At 08:30 2/4 Marines began landing and were met with intense anti-aircraft fire causing 2 UH-34s to crash-land in the landing zone. One Company stayed to provide security for the downed helicopters while the other two Companies moved north to the site of the previous day's engagement where they established night positions.

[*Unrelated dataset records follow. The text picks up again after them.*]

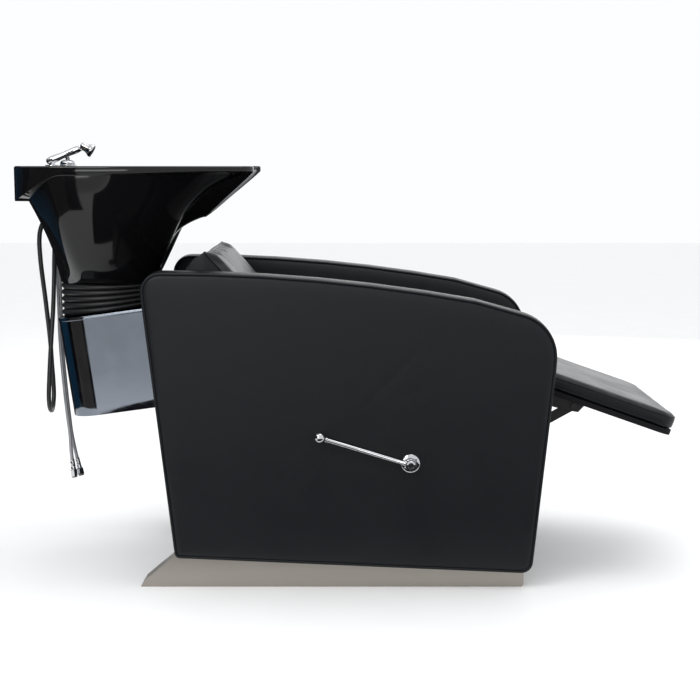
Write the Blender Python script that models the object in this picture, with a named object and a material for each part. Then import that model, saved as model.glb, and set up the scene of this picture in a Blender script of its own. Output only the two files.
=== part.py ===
"""Salon shampoo backwash unit: tilting basin, reclining seat and folding leg rest.

Metres, +Z up.  The origin is the centre of the floor plate's underside.  +X points from the basin
towards the leg rest, so the sitter faces +X and their right-hand side is -Y.
"""
from math import acos, atan2, cos, pi, radians, sin, tan

import bmesh
import bpy
from mathutils import Vector

# ---------------------------------------------------------------- driving dimensions
GAP = 0.0003                 # clearance between pieces that touch
HALF_WIDTH = 0.340           # outer face of each arm panel
ARM_THICK = 0.085
SIDE_IN = HALF_WIDTH - ARM_THICK

RAIL_SPAN = (0.265, 0.315)   # stainless floor rails, distances from the centre plane
SHEET = 0.003                # sheet they are folded from
FLOOR_TOP = 0.006

RAKE = radians(6.4)          # lean of the body's rear face
FRONT_RAKE = radians(6.7)    # lean of the body's front edge, and of the folded leg rest

SEAT_HALF = 0.250
SEAT_TOP = 0.495
RAIL_TOP = 0.385
RAIL_LOW = 0.345
RAIL_OUT = SIDE_IN - 0.0005
RAIL_IN = RAIL_OUT - 0.012

# layers of the mechanism, as distances from the centre plane
HINGE_LAYER = (0.2353, 0.2403)       # back hinge plates
HANGER_LAYER = (0.2365, 0.2420)      # leg rest hangers and shaft bearings
BRACKET_LAYER = (0.2305, 0.2355)     # leg rest brackets
ROD_LAYER = (0.2300, 0.2345)         # recline rod
LINK_LAYER = (0.2245, 0.2295)        # push links
YOKE_CRANK_LAYER = (0.2237, 0.2287)  # recline crank
CRANK_LAYER = (0.2180, 0.2235)       # leg rest cranks

BACK_PITCH = radians(48)             # back cushion above the horizontal
BACK_TOP = (-0.333, 0.775)           # top front corner of the back cushion
BACK_LENGTH = 0.440
BACK_THICK = 0.085
BACK_BOARD = 0.015
BACK_HALF = 0.235
BACK_PIVOT = (-0.132, 0.4176)
RECLINE = radians(18)

LEG_PIVOT = (0.385, 0.440)
LEG_SLOPE = radians(19.4)            # leg rest below the horizontal when raised
LEG_HALF = 0.250
LEG_START = 0.022                    # along the pad, from the pivot
LEG_END = 0.380
LEG_LOW = 0.0195                     # underside above the pivot, square to the pad
LEG_TOP = 0.067
LEG_BOARD = 0.012
LINK_BOLT = (0.135, 0.012)           # in the leg rest's own frame

SHAFT = (0.136, 0.293)               # cross shaft axis in X and Z
SHAFT_R = 0.008
CRANK_R = 0.130
CRANK_ANGLE = radians(-12.3)
CRANK_TRAVEL = radians(80.9)
YOKE_R = 0.045
LEVER_ANGLE = radians(163.1)
LEVER_LENGTH = 0.213
BORE_CLEAR = 0.0004                  # radial clearance of a running bore

SHROUD_TILT = radians(7.8)
SHROUD_CORNER = (-0.6245, 0.604)     # top of the shroud where its rear corner starts
SHROUD_RADIUS = 0.075
SHROUD_HALF = 0.150
SHROUD_DEEP = 0.237
SHROUD_SHEET = 0.0025

BOWL_RIM = 0.955
BOWL_FOOT = 0.676
BOWL_X = -0.588                      # centre of the foot and of the drain
NOTCH_DEPTH = 0.112
NOTCH_BACK = 0.128
NOTCH_HALF = 0.130
DRAIN_R = 0.026
TILT_PIVOT = (-0.545, 0.640)

GUIDE_XY = (-0.712, -0.045)
MIXER_XY = (-0.694, 0.050)
DECK_UNDER = 0.920
BLADE_RISE = radians(22)
HANDLE_RISE = radians(22)
HOSE_R = 0.0055
TAIL_R = 0.0045


# ---------------------------------------------------------------- scene and materials
for old in list(bpy.data.objects):
    bpy.data.objects.remove(old, do_unlink=True)

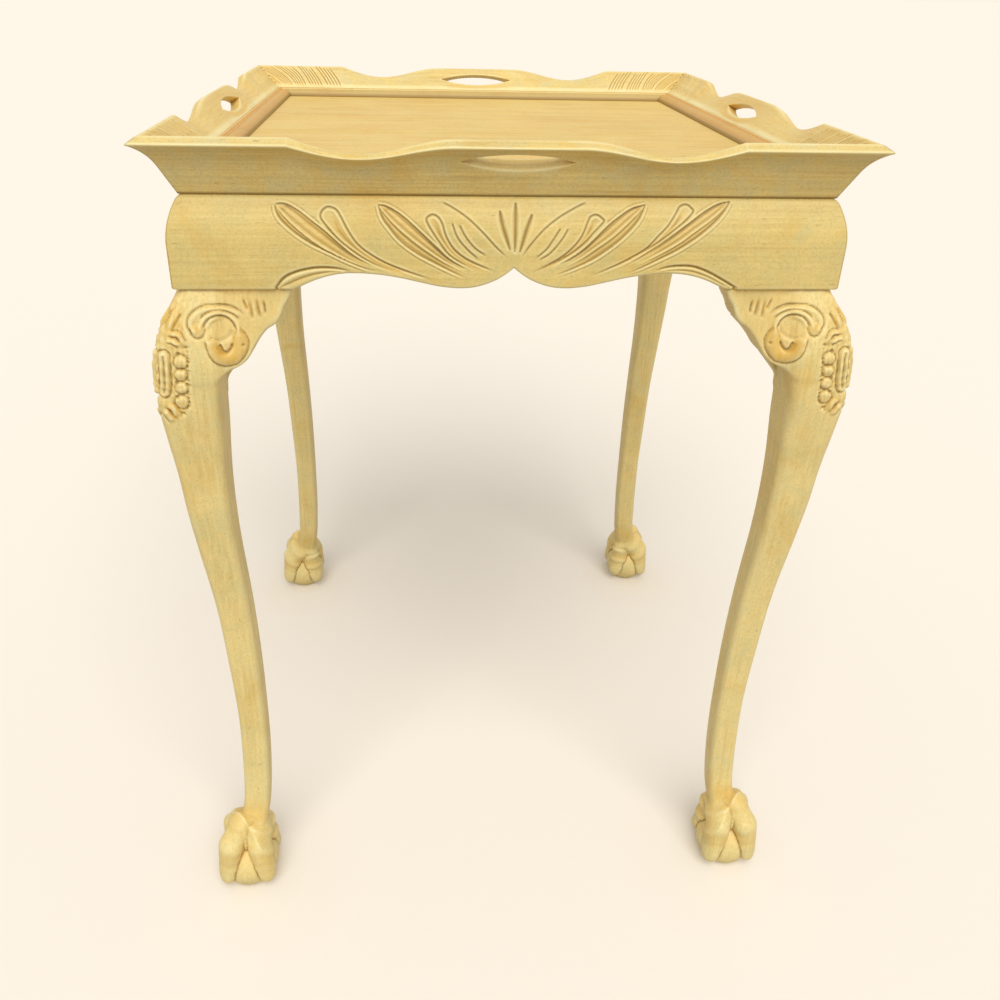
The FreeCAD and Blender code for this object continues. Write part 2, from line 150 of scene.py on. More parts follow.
# %% [markdown]
# A board's mesh is a grid of points, so its faces follow from the two counts.  Where two
# strips of rows meet in one place, their points are welded, so that no seam is shaded.

# %% Helpers for swept boards
MITRE = 30.0                                 # length that is stretched to meet the diagonal


def sweep_faces(stations, ring):
    """Quads of a closed ring carried along its stations, and the two end caps."""
    index = np.arange(stations * ring).reshape(stations, ring)
    after = np.roll(index, -1, axis=1)
    quads = np.stack([index[:-1], after[:-1], after[1:], index[1:]], -1).reshape(-1, 4)
    return quads, [index[0][::-1].tolist(), index[-1].tolist()]


def to_mitre(along, outset):
    """Stretch a board's ends so that its moulded face meets the next one's."""
    beyond = np.clip(np.abs(along) - HALF + MITRE, 0, None) / MITRE
    return np.sign(along) * (np.minimum(np.abs(along), HALF - MITRE)
                             + beyond * (outset + MITRE))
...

At 23:00 Company B from the 1st Battalion, 7th Marines which had been moved into a blocking position northeast of the battle area was hit by intense PAVN mortar and small arms fire. Running short of ammunition the Marines called for an emergency resupply mission and despite heavy anti-aircraft fire two helicopters succeeded in dropping munitions to the Marines. At 01:30 the PAVN attacked the Marine perimeter but were forced back by small arms and artillery fire.

===6 March===
On the morning of 6 March the Marines and ARVN withdrew with minimal opposition from their night positions to allow for an air and artillery bombardment of the PAVN positions lasting more than 2 hours. When the bombardment concluded the Marines and ARVN advanced, but it became clear that most of the PAVN had slipped away the previous night. The Marines found more than 100 PAVN bodies on Hill 50 and an extensive tunnel and bunker complex inside the hill which had served as the PAVN Regimental command post.

==Aftermath==
Operation Utah concluded on 7 March, the Marines had suffered 98 dead and 278 wounded, the ARVN 30 killed and 120 wounded and the PAVN 600 killed and 5 captured.